If anyone suffers from this expansion of the storylines and cast, it’s poor Elden Henson’s Foggy Nelson, largely sidelined over the course of the season to being angry at Matt and appearing in court. It’s a shame for the character, given the scenes of Cox, Henson and Woll together last year were so enjoyable.
That said, the way it’s done feels deliberate – when you watch, it is notable that Foggy is the one who gets all the interaction relating to the wider Netflix universe, to the extent that it seems obvious he’s going to be in Jessica Jones series two, and that he – as much as Claire Temple – is going to be an important bridge to bring the Defenders together.
Even with less to do, though, Henson’s performance is never less than great. In fact, there’s not a duff performance in the show, with Cox managing to salvage some unfortunately underwritten and clichéd stuff to make it work, while Deborah Ann Woll builds on the brilliant work she did in the first season as Karen’s tenacious belief in doing good sees her land Ben Ulrich’s old job by accident. Good luck, kid, it’s not like print journalism jobs are particularly long lived these days…

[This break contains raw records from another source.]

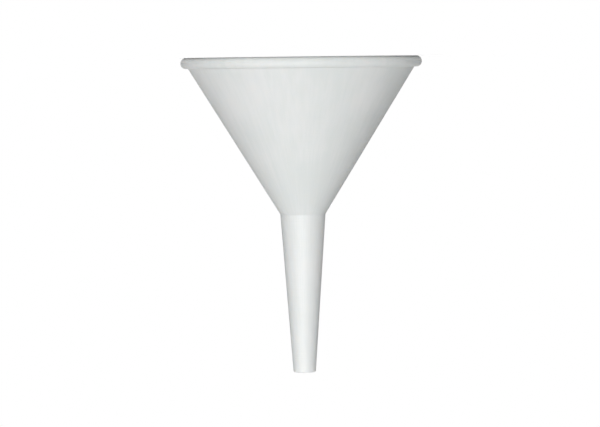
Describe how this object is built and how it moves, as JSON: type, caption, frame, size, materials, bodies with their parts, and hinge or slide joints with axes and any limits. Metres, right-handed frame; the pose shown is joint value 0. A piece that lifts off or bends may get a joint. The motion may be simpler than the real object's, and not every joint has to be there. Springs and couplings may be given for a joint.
{
  "type": "conical funnel",
  "caption": "Plain conical laboratory funnel with a round bead at the rim and a short tapered stem, standing on its mouth.",
  "frame": {"origin": "centre of the mouth, on the plane of the rim's crown that the funnel stands on", "axes": "+Z along the funnel's axis from the mouth to the stem's tip; the form is round, so X and Y are any two level directions"},
  "size_m": [0.1, 0.1, 0.1312],
  "materials": {
    "funnel": "natural milky white polypropylene, satin from the mould"
  },
  "bodies": {
    "root": {"funnel": "funnel"}
  },
  "joints": []
}
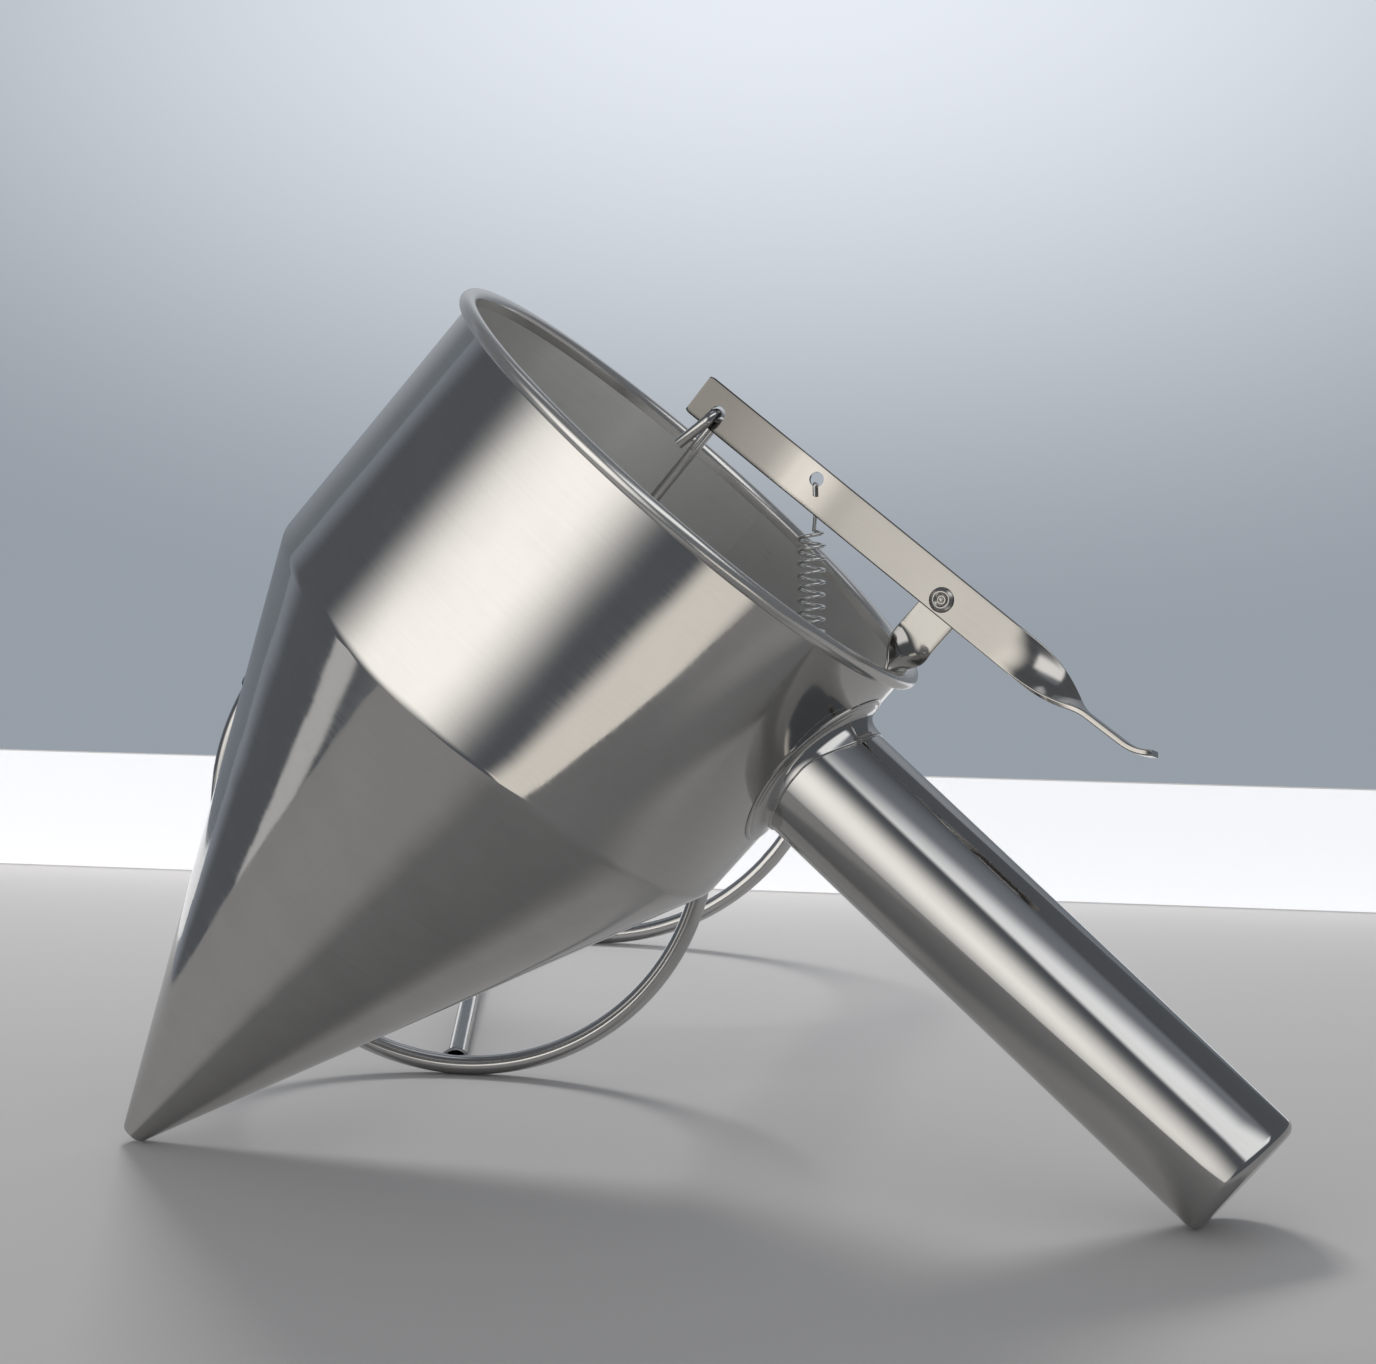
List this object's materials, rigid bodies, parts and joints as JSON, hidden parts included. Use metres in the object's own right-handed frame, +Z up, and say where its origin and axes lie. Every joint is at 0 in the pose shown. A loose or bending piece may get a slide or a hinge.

Meanwhile kudos to Jon Bernthal, whose turn as the Punisher is jaw-droopingly good. The graveyard scene in episode four, as Frank tells his story to Matt, is one for the awards showreel, and it’s clear the producers have big plans for the character.
Watching Daredevil’s second season feels like reading a comic book in trade paperback format. Binge watching it means we can soak in the whole story in one go, take in the wider scale of the story, but it also renders the cliffhangers less impactful when you can just turn the page, or fire up the next episode instantly. The smaller scale arcs of Daredevil season 2 don’t actually reward binging so much as the first, which unfolded at a pace designed for one-go consumption.
The second season swings wilder and doesn’t perhaps land as many successful punches as the debut run does, but the punches it does land feel bigger and stronger than before, and those that land feel like they’re going in a new direction – one shaped by a giant hole in the ground…
Next up, Luke Cage this September. The ball’s properly rolling now.